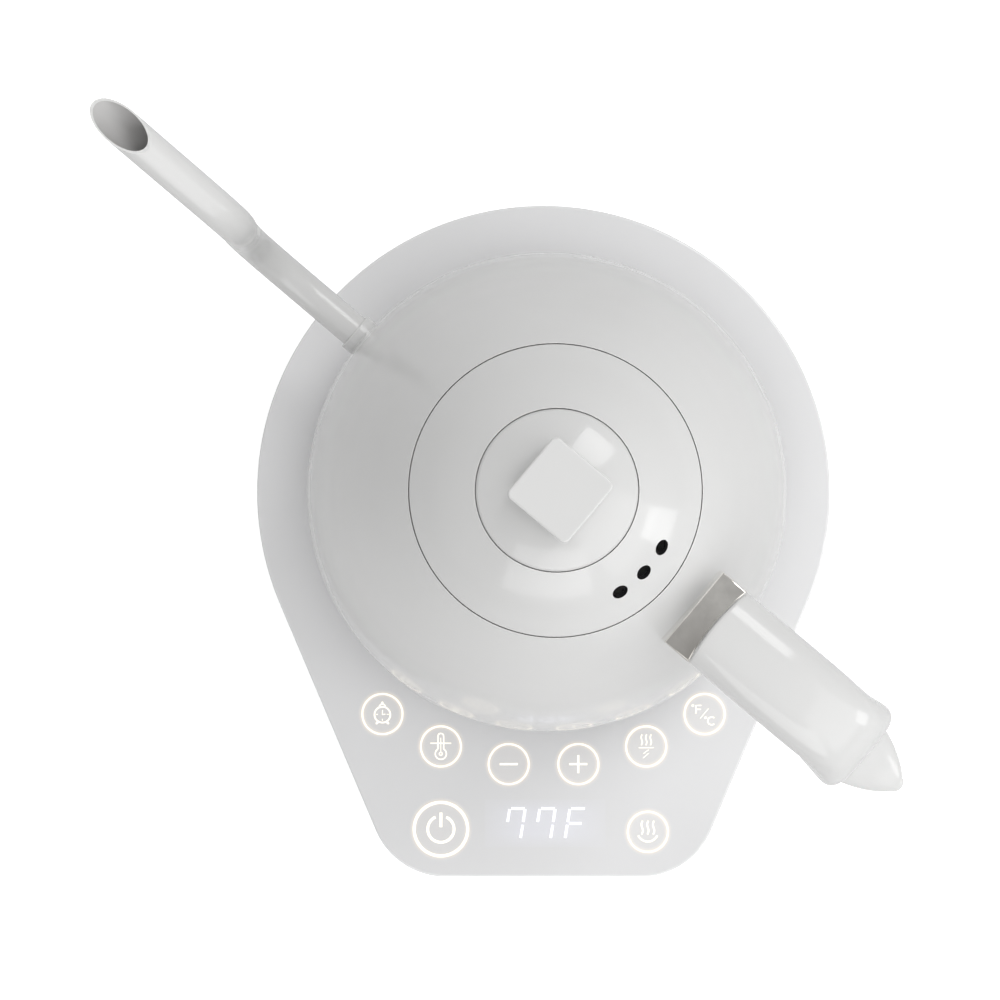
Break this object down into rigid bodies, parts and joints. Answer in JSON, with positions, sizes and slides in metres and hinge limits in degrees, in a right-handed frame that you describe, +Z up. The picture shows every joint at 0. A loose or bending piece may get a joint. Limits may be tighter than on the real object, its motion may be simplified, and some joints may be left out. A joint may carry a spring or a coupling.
{
  "type": "gooseneck kettle",
  "caption": "Electric gooseneck kettle with a lift-out lid and a top-and-rear grip, turning freely on a base with a lit touch control panel; heats and pours water in a thin stream.",
  "frame": {"origin": "on the axis the kettle turns on, at the table plane under the base's feet", "axes": "+Z up along the turning axis, -Y towards the control panel's front edge, +X to the right as seen by someone facing the panel"},
  "size_m": [0.2046, 0.206, 0.217],
  "materials": {
    "white_lacquer": "high gloss white lacquer",
    "white_panel": "high gloss white",
    "white_plastic": "satin",
    "grey_plastic": "fine texture",
    "chrome": "polished, slightly warm",
    "brushed_steel": "brushed",
    "aluminium": "as pressed",
    "brass": "plain",
    "rubber": "matt",
    "silicone": "matt grey silicone",
    "cord_white": "matt flexible sheath",
    "circuit_board": "solder mask",
    "black_plastic": "satin",
    "light_guide": "translucent warm white"
  },
  "bodies": {
    "base": {"base_bottom_cover": "grey_plastic", "base_connector": "grey_plastic", "base_housing": "white_lacquer", "base_screw_1": "brushed_steel", "base_screw_2": "brushed_steel", "base_screw_3": "brushed_steel", "base_screw_4": "brushed_steel", "base_top_panel": "white_panel", "buzzer": "black_plastic", "contact_ring_inner": "brass", "contact_ring_outer": "brass", "cord_clamp": "grey_plastic", "display_module": "black_plastic", "foot_back_left": "rubber", "foot_back_right": "rubber", "foot_centre": "rubber", "foot_front_left": "rubber", "foot_front_right": "rubber", "mains_cord": "cord_white", "plug_blade_1": "brass", "plug_blade_2": "brass", "plug_body": "cord_white", "plug_earth_pin": "brass", "power_board": "circuit_board", "power_relay": "black_plastic", "touch_board": "circuit_board", "touch_key_alarm": "light_guide", "touch_key_boil": "light_guide", "touch_key_keep_warm": "light_guide", "touch_key_minus": "light_guide", "touch_key_plus": "light_guide", "touch_key_power": "light_guide", "touch_key_preset": "light_guide", "touch_key_unit": "light_guide", "transformer": "grey_plastic"},
    "swivel": {"kettle_connector": "grey_plastic", "connector_pin": "brass", "connector_ring_inner": "brass", "connector_ring_outer": "brass"},
    "kettle": {"vessel_shell": "white_lacquer", "lid_neck": "brushed_steel", "vessel_floor": "brushed_steel", "heating_plate": "aluminium", "heating_element": "brushed_steel", "thermal_cutout": "black_plastic", "temperature_probe": "brushed_steel", "kettle_bottom_cover": "grey_plastic", "spout_tube": "white_lacquer", "spout_collar": "white_lacquer", "spout_strainer": "brushed_steel", "handle_bracket": "chrome", "handle_grip": "white_lacquer", "grip_screw": "brushed_steel"},
    "lid_seal": {"lid_gasket": "silicone"},
    "lid": {"lid_dome": "white_lacquer", "lid_cap": "white_lacquer", "lid_insert": "white_plastic", "lid_knob": "white_lacquer", "knob_screw": "brushed_steel"}
  },
  "joints": [
    {"name": "kettle_lift", "type": "slide", "parent": "base", "child": "swivel", "axis": [0, 0, 1], "range_m": [0, 0.08]},
    {"name": "kettle_turn", "type": "hinge", "parent": "swivel", "child": "kettle", "pos_m": [0, 0, 0.04], "axis": [0, 0, 1], "continuous": true},
    {"name": "lid_lift", "type": "slide", "parent": "kettle", "child": "lid_seal", "axis": [0, 0, 1], "range_m": [0, 0.05]},
    {"name": "lid_turn", "type": "hinge", "parent": "lid_seal", "child": "lid", "pos_m": [0, 0, 0.165], "axis": [0, 0, 1], "continuous": true}
  ]
}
----
• [What you will do]:
All of the data must be returned exactly.

• [Answer to the exercise]:
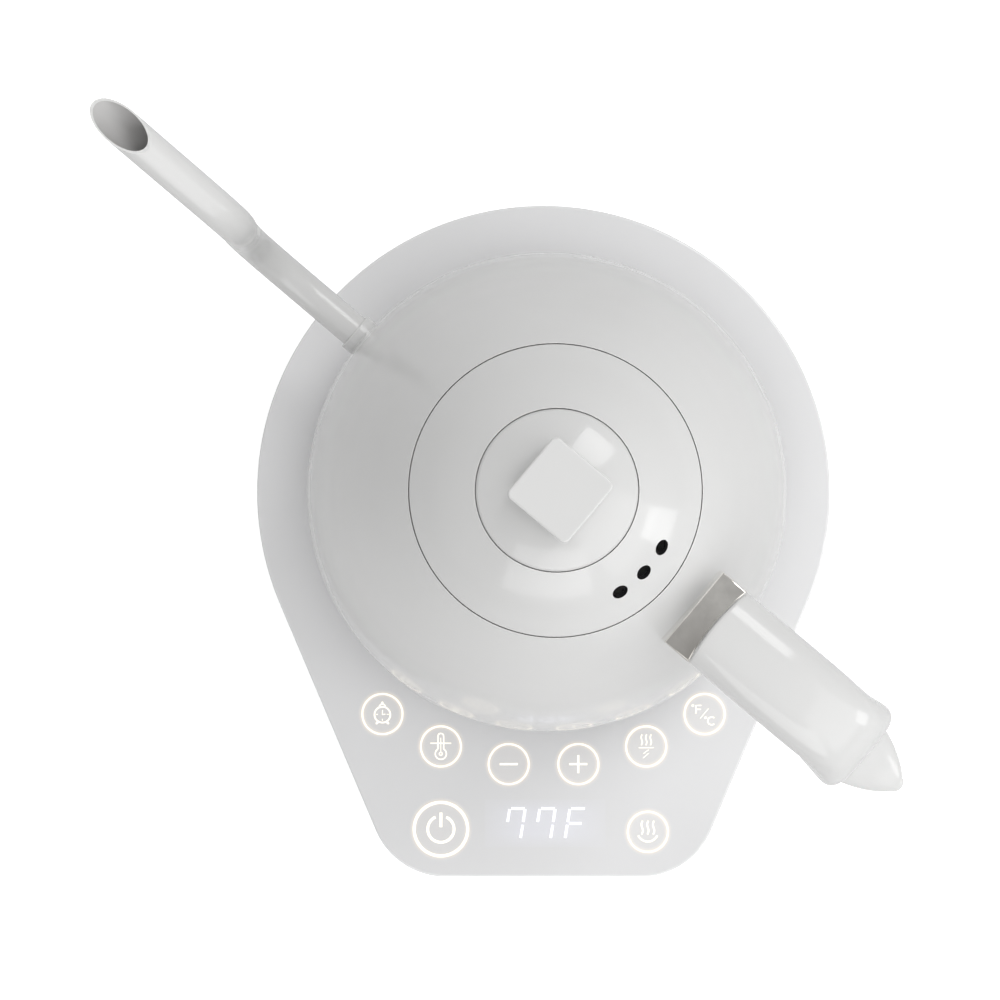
Break this object down into rigid bodies, parts and joints. Answer in JSON, with positions, sizes and slides in metres and hinge limits in degrees, in a right-handed frame that you describe, +Z up. The picture shows every joint at 0. A loose or bending piece may get a joint. Limits may be tighter than on the real object, its motion may be simplified, and some joints may be left out. A joint may carry a spring or a coupling.
{
  "type": "gooseneck kettle",
  "caption": "Electric gooseneck kettle with a lift-out lid and a top-and-rear grip, turning freely on a base with a lit touch control panel; heats and pours water in a thin stream.",
  "frame": {"origin": "on the axis the kettle turns on, at the table plane under the base's feet", "axes": "+Z up along the turning axis, -Y towards the control panel's front edge, +X to the right as seen by someone facing the panel"},
  "size_m": [0.2046, 0.206, 0.217],
  "materials": {
    "white_lacquer": "high gloss white lacquer",
    "white_panel": "high gloss white",
    "white_plastic": "satin",
    "grey_plastic": "fine texture",
    "chrome": "polished, slightly warm",
    "brushed_steel": "brushed",
    "aluminium": "as pressed",
    "brass": "plain",
    "rubber": "matt",
    "silicone": "matt grey silicone",
    "cord_white": "matt flexible sheath",
    "circuit_board": "solder mask",
    "black_plastic": "satin",
    "light_guide": "translucent warm white"
  },
  "bodies": {
    "base": {"base_bottom_cover": "grey_plastic", "base_connector": "grey_plastic", "base_housing": "white_lacquer", "base_screw_1": "brushed_steel", "base_screw_2": "brushed_steel", "base_screw_3": "brushed_steel", "base_screw_4": "brushed_steel", "base_top_panel": "white_panel", "buzzer": "black_plastic", "contact_ring_inner": "brass", "contact_ring_outer": "brass", "cord_clamp": "grey_plastic", "display_module": "black_plastic", "foot_back_left": "rubber", "foot_back_right": "rubber", "foot_centre": "rubber", "foot_front_left": "rubber", "foot_front_right": "rubber", "mains_cord": "cord_white", "plug_blade_1": "brass", "plug_blade_2": "brass", "plug_body": "cord_white", "plug_earth_pin": "brass", "power_board": "circuit_board", "power_relay": "black_plastic", "touch_board": "circuit_board", "touch_key_alarm": "light_guide", "touch_key_boil": "light_guide", "touch_key_keep_warm": "light_guide", "touch_key_minus": "light_guide", "touch_key_plus": "light_guide", "touch_key_power": "light_guide", "touch_key_preset": "light_guide", "touch_key_unit": "light_guide", "transformer": "grey_plastic"},
    "swivel": {"kettle_connector": "grey_plastic", "connector_pin": "brass", "connector_ring_inner": "brass", "connector_ring_outer": "brass"},
    "kettle": {"vessel_shell": "white_lacquer", "lid_neck": "brushed_steel", "vessel_floor": "brushed_steel", "heating_plate": "aluminium", "heating_element": "brushed_steel", "thermal_cutout": "black_plastic", "temperature_probe": "brushed_steel", "kettle_bottom_cover": "grey_plastic", "spout_tube": "white_lacquer", "spout_collar": "white_lacquer", "spout_strainer": "brushed_steel", "handle_bracket": "chrome", "handle_grip": "white_lacquer", "grip_screw": "brushed_steel"},
    "lid_seal": {"lid_gasket": "silicone"},
    "lid": {"lid_dome": "white_lacquer", "lid_cap": "white_lacquer", "lid_insert": "white_plastic", "lid_knob": "white_lacquer", "knob_screw": "brushed_steel"}
  },
  "joints": [
    {"name": "kettle_lift", "type": "slide", "parent": "base", "child": "swivel", "axis": [0, 0, 1], "range_m": [0, 0.08]},
    {"name": "kettle_turn", "type": "hinge", "parent": "swivel", "child": "kettle", "pos_m": [0, 0, 0.04], "axis": [0, 0, 1], "continuous": true},
    {"name": "lid_lift", "type": "slide", "parent": "kettle", "child": "lid_seal", "axis": [0, 0, 1], "range_m": [0, 0.05]},
    {"name": "lid_turn", "type": "hinge", "parent": "lid_seal", "child": "lid", "pos_m": [0, 0, 0.165], "axis": [0, 0, 1], "continuous": true}
  ]
}